◆ PROBLEM: Write each line out exactly, leaving none out.

◆ INFORMATION SUPPLIED:
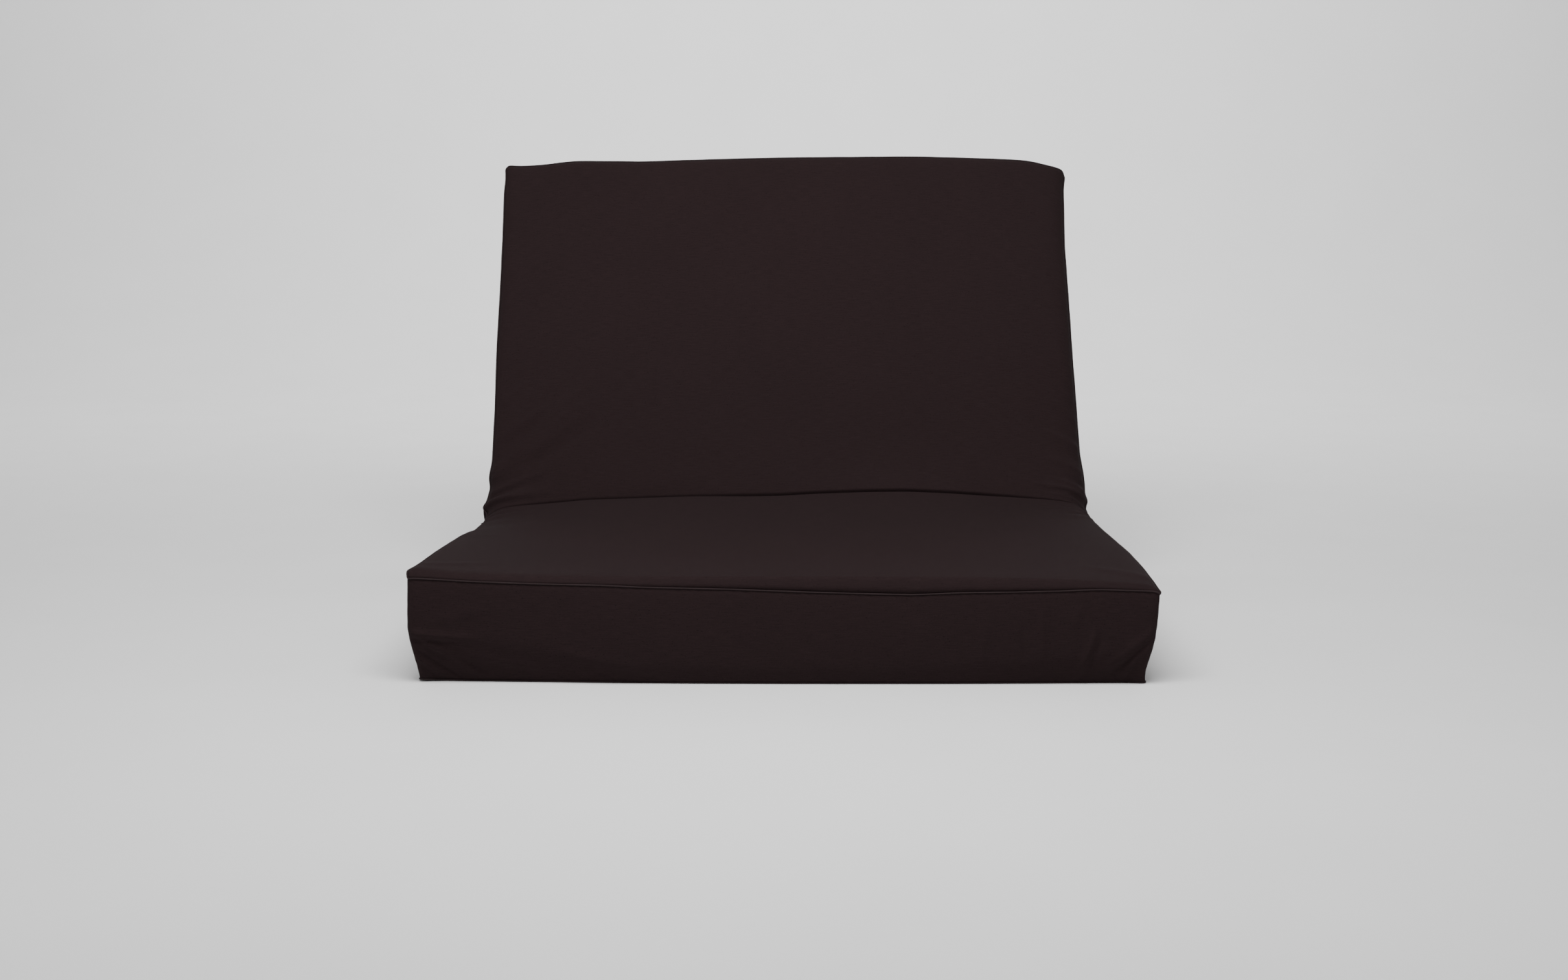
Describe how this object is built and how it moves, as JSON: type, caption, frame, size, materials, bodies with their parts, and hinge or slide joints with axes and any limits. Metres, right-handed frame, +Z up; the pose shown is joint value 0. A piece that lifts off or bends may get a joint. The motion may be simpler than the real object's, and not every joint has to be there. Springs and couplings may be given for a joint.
{
  "type": "futon mattress",
  "caption": "Full-size futon mattress in a plain dark zip-off cover, bent into a flat seat and a reclined back, with a fold that opens to a bed.",
  "frame": {"origin": "on the plane of the seat section's underside, under the middle of the whole mattress's bounding box", "axes": "+Z up; +Y from the front edge of the seat towards the back section; +X across the width, the right-hand side of someone facing the futon"},
  "size_m": [1.372, 1.4034, 0.9636],
  "materials": {
    "cover": "matte",
    "ticking": "matte",
    "cotton": "matte",
    "foam": "matte",
    "twine": "matte",
    "felt": "matte",
    "zip_tape": "matte",
    "zip_coil": "satin",
    "zip_metal": "satin",
    "label": "matte"
  },
  "bodies": {
    "seat": {"cover_seat_top": "cover", "cover_seat_underside": "cover", "cover_seat_side_left": "cover", "cover_seat_side_right": "cover", "cover_front_boxing": "cover", "seat_ticking": "ticking", "seat_cotton_lower": "cotton", "seat_foam_lower": "foam", "seat_cotton_middle": "cotton", "seat_foam_upper": "foam", "seat_cotton_upper": "cotton", "seat_tuft_twine": "twine", "seat_tufts_upper": "felt", "seat_tufts_lower": "felt", "cover_fold_crease": "cover", "cover_fold_underside": "cover", "cover_fold_side_left": "cover", "cover_fold_side_right": "cover", "fold_ticking": "ticking", "fold_padding": "cotton"},
    "back": {"cover_back_front": "cover", "cover_back_rear": "cover", "cover_back_side_left": "cover", "cover_back_side_right": "cover", "cover_head_boxing_rear": "cover", "cover_head_boxing_front": "cover", "zipper_tape_front": "zip_tape", "zipper_tape_rear": "zip_tape", "zipper_coil_front": "zip_coil", "zipper_coil_rear": "zip_coil", "zipper_stops": "zip_metal", "back_ticking": "ticking", "back_cotton_rear": "cotton", "back_foam_rear": "foam", "back_cotton_middle": "cotton", "back_foam_front": "foam", "back_cotton_front": "cotton", "back_tuft_twine": "twine", "back_tufts_front": "felt", "back_tufts_rear": "felt", "law_label": "label"},
    "slider": {"zipper_slider": "zip_metal"},
    "pull": {"zipper_pull": "zip_metal"}
  },
  "joints": [
    {"name": "fold", "type": "hinge", "parent": "seat", "child": "back", "pos_m": [0, 0.20025, 0], "axis": [-1, 0, 0], "range_deg": [-15, 60], "deforming": ["cover_fold_crease", "cover_fold_underside", "cover_fold_side_left", "cover_fold_side_right", "fold_ticking", "fold_padding"]},
    {"name": "zipper_slide", "type": "slide", "parent": "back", "child": "slider", "axis": [-1, 0, 0], "range_m": [0, 1.222], "deforming": ["zipper_coil_front", "zipper_coil_rear", "zipper_tape_front", "zipper_tape_rear"]},
    {"name": "pull_hinge", "type": "hinge", "parent": "slider", "child": "pull", "pos_m": [0.6115, 0.62068, 0.9182], "axis": [0, 0.866, -0.5], "range_deg": [0, 180]}
  ]
}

◆ THE RESULT:
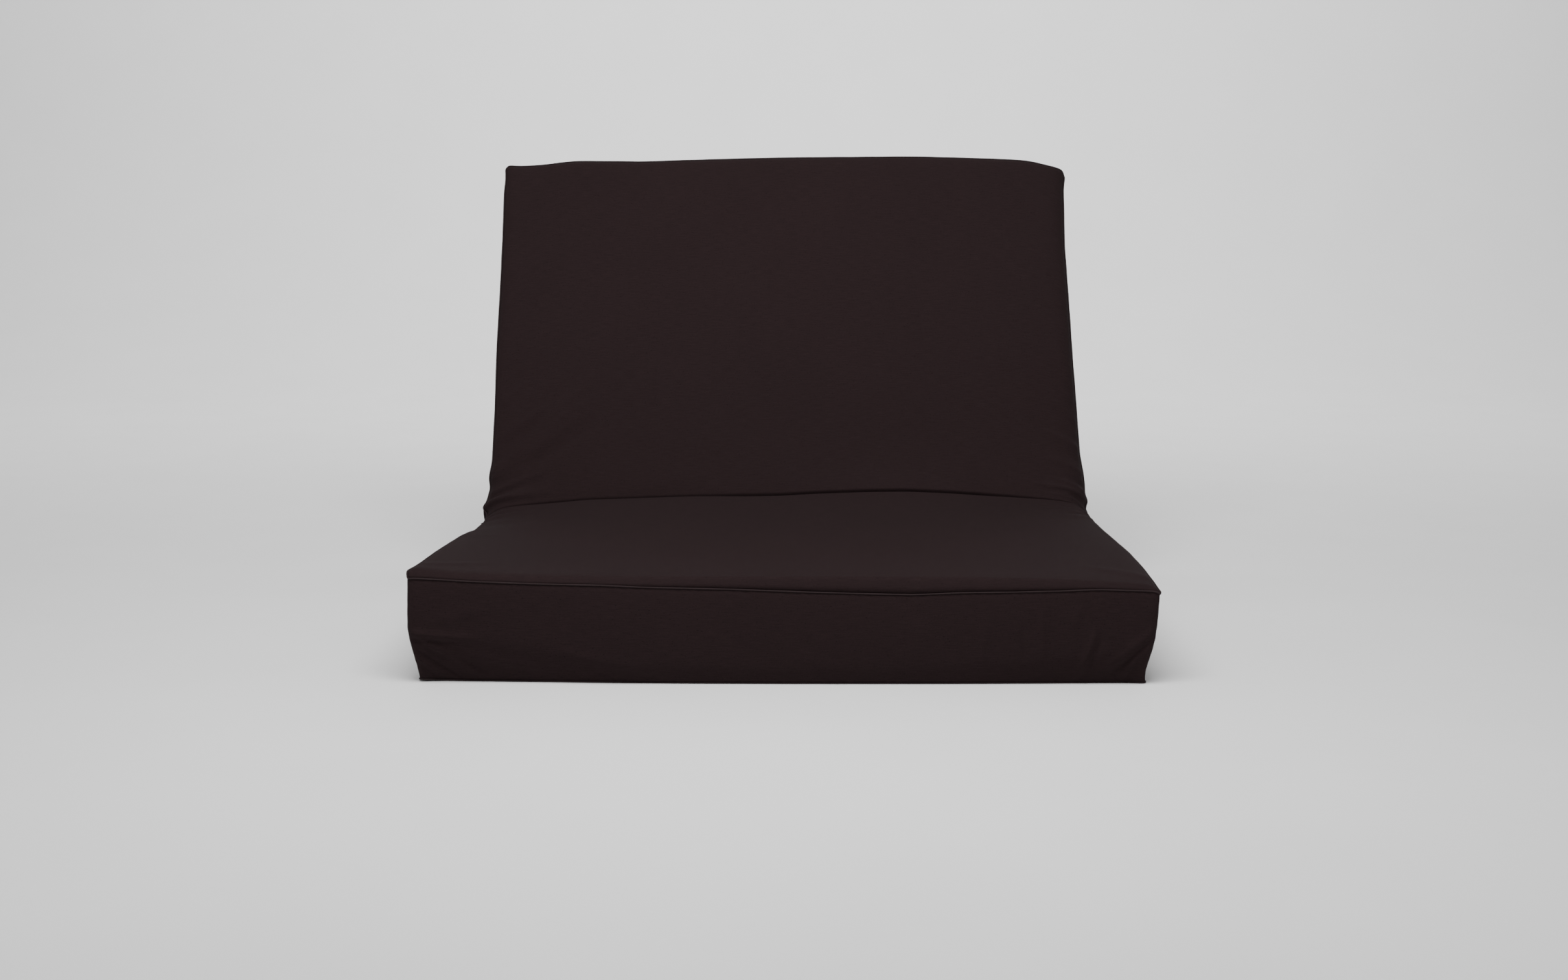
Describe how this object is built and how it moves, as JSON: type, caption, frame, size, materials, bodies with their parts, and hinge or slide joints with axes and any limits. Metres, right-handed frame, +Z up; the pose shown is joint value 0. A piece that lifts off or bends may get a joint. The motion may be simpler than the real object's, and not every joint has to be there. Springs and couplings may be given for a joint.
{
  "type": "futon mattress",
  "caption": "Full-size futon mattress in a plain dark zip-off cover, bent into a flat seat and a reclined back, with a fold that opens to a bed.",
  "frame": {"origin": "on the plane of the seat section's underside, under the middle of the whole mattress's bounding box", "axes": "+Z up; +Y from the front edge of the seat towards the back section; +X across the width, the right-hand side of someone facing the futon"},
  "size_m": [1.372, 1.4034, 0.9636],
  "materials": {
    "cover": "matte",
    "ticking": "matte",
    "cotton": "matte",
    "foam": "matte",
    "twine": "matte",
    "felt": "matte",
    "zip_tape": "matte",
    "zip_coil": "satin",
    "zip_metal": "satin",
    "label": "matte"
  },
  "bodies": {
    "seat": {"cover_seat_top": "cover", "cover_seat_underside": "cover", "cover_seat_side_left": "cover", "cover_seat_side_right": "cover", "cover_front_boxing": "cover", "seat_ticking": "ticking", "seat_cotton_lower": "cotton", "seat_foam_lower": "foam", "seat_cotton_middle": "cotton", "seat_foam_upper": "foam", "seat_cotton_upper": "cotton", "seat_tuft_twine": "twine", "seat_tufts_upper": "felt", "seat_tufts_lower": "felt", "cover_fold_crease": "cover", "cover_fold_underside": "cover", "cover_fold_side_left": "cover", "cover_fold_side_right": "cover", "fold_ticking": "ticking", "fold_padding": "cotton"},
    "back": {"cover_back_front": "cover", "cover_back_rear": "cover", "cover_back_side_left": "cover", "cover_back_side_right": "cover", "cover_head_boxing_rear": "cover", "cover_head_boxing_front": "cover", "zipper_tape_front": "zip_tape", "zipper_tape_rear": "zip_tape", "zipper_coil_front": "zip_coil", "zipper_coil_rear": "zip_coil", "zipper_stops": "zip_metal", "back_ticking": "ticking", "back_cotton_rear": "cotton", "back_foam_rear": "foam", "back_cotton_middle": "cotton", "back_foam_front": "foam", "back_cotton_front": "cotton", "back_tuft_twine": "twine", "back_tufts_front": "felt", "back_tufts_rear": "felt", "law_label": "label"},
    "slider": {"zipper_slider": "zip_metal"},
    "pull": {"zipper_pull": "zip_metal"}
  },
  "joints": [
    {"name": "fold", "type": "hinge", "parent": "seat", "child": "back", "pos_m": [0, 0.20025, 0], "axis": [-1, 0, 0], "range_deg": [-15, 60], "deforming": ["cover_fold_crease", "cover_fold_underside", "cover_fold_side_left", "cover_fold_side_right", "fold_ticking", "fold_padding"]},
    {"name": "zipper_slide", "type": "slide", "parent": "back", "child": "slider", "axis": [-1, 0, 0], "range_m": [0, 1.222], "deforming": ["zipper_coil_front", "zipper_coil_rear", "zipper_tape_front", "zipper_tape_rear"]},
    {"name": "pull_hinge", "type": "hinge", "parent": "slider", "child": "pull", "pos_m": [0.6115, 0.62068, 0.9182], "axis": [0, 0.866, -0.5], "range_deg": [0, 180]}
  ]
}